— Set task —
Reproduce each line from the records that holds "tree".

Records that describe objects
◇ ◇ ◇ ◇
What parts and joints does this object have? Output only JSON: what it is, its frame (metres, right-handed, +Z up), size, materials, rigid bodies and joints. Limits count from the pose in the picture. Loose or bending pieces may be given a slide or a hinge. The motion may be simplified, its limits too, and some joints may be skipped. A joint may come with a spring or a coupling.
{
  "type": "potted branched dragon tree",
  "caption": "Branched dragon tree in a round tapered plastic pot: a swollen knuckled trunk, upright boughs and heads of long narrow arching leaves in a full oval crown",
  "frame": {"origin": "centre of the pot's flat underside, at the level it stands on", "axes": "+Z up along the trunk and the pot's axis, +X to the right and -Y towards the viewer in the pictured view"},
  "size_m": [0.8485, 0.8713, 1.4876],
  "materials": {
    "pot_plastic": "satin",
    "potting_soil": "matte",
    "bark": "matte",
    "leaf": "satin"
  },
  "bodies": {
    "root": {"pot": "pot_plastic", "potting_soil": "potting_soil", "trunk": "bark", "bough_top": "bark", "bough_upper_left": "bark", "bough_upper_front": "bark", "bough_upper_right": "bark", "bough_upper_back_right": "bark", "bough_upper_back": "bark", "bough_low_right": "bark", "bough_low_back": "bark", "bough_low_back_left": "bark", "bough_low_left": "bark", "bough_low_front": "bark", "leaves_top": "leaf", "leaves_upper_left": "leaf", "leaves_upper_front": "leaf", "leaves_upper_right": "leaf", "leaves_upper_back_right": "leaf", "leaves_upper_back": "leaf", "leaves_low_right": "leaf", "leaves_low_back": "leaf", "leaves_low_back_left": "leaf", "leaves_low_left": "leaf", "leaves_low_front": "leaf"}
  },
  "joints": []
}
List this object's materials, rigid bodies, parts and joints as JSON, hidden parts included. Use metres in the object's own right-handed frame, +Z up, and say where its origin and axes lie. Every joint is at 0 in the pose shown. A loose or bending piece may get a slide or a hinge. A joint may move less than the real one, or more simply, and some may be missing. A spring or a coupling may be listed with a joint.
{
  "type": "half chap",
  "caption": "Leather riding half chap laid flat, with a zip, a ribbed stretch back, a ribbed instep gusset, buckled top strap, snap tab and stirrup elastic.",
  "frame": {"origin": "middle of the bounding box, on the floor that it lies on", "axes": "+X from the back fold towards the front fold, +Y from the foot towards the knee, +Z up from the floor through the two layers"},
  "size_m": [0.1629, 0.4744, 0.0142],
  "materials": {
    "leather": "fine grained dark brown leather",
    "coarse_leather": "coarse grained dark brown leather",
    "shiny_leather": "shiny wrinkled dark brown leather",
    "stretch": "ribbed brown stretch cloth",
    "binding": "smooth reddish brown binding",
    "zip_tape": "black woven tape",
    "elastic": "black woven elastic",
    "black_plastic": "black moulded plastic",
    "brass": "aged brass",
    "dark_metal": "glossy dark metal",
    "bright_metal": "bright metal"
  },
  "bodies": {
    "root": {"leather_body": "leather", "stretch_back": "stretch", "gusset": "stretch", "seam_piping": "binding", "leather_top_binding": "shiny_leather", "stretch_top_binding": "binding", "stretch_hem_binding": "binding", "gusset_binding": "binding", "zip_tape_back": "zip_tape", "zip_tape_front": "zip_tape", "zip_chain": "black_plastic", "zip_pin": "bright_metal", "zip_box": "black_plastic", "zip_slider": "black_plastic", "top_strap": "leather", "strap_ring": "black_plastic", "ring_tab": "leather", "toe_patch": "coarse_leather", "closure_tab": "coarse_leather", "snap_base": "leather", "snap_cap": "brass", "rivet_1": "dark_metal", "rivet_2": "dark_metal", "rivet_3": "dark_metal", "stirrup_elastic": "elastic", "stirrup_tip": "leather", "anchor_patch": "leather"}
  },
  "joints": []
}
◇ ◇ ◇ ◇
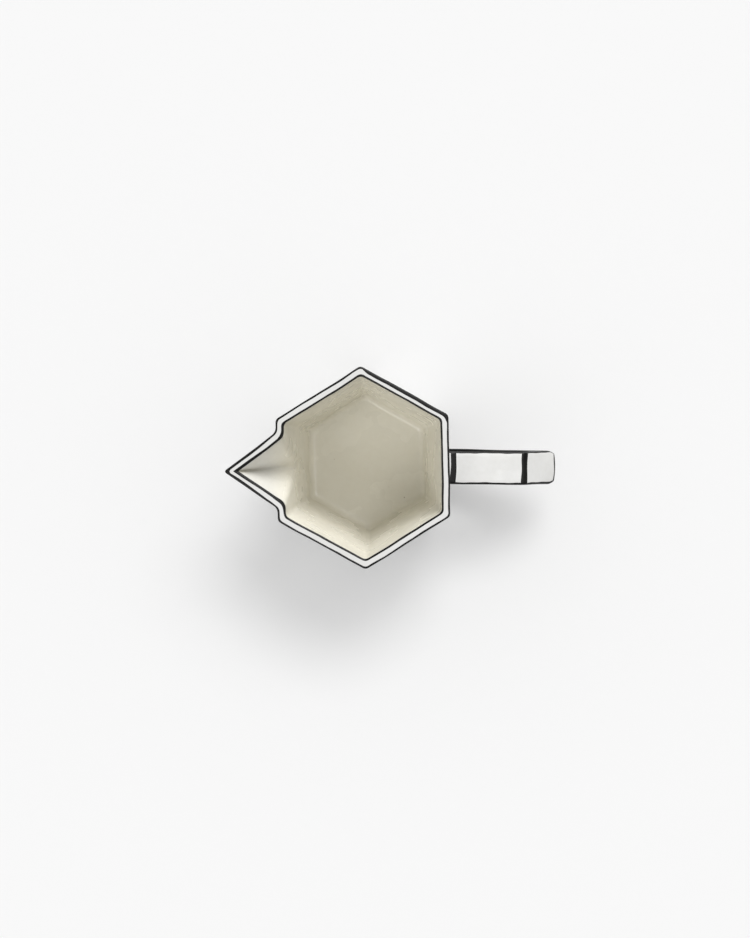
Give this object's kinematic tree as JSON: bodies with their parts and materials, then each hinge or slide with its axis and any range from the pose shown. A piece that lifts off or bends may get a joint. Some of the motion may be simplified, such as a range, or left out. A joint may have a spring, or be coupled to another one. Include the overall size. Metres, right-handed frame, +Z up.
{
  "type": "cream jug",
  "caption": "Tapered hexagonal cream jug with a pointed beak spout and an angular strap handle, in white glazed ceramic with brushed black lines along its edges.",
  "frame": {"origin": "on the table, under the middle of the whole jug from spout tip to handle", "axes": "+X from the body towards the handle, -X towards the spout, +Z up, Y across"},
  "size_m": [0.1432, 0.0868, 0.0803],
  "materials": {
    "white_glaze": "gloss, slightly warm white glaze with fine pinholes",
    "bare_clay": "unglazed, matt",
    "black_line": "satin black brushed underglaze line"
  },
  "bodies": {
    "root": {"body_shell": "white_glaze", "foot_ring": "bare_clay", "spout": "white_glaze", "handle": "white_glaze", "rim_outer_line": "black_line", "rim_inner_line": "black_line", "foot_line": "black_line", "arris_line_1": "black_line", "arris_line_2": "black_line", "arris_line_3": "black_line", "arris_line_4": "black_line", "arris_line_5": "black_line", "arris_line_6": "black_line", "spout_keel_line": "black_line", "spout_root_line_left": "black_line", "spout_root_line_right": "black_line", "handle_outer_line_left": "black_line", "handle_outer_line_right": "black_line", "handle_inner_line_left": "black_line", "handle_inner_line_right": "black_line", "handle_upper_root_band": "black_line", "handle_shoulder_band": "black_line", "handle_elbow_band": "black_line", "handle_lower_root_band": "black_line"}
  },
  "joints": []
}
◇ ◇ ◇ ◇
— Solution for this problem —
  "type": "potted branched dragon tree",
  "caption": "Branched dragon tree in a round tapered plastic pot: a swollen knuckled trunk, upright boughs and heads of long narrow arching leaves in a full oval crown",
Give this object's kinematic tree as JSON: bodies with their parts and materials, then each hinge or slide with its axis and any range from the pose shown. A piece that lifts off or bends may get a joint. Some of the motion may be simplified, such as a range, or left out. A joint may have a spring, or be coupled to another one. Include the overall size. Metres, right-handed frame, +Z up.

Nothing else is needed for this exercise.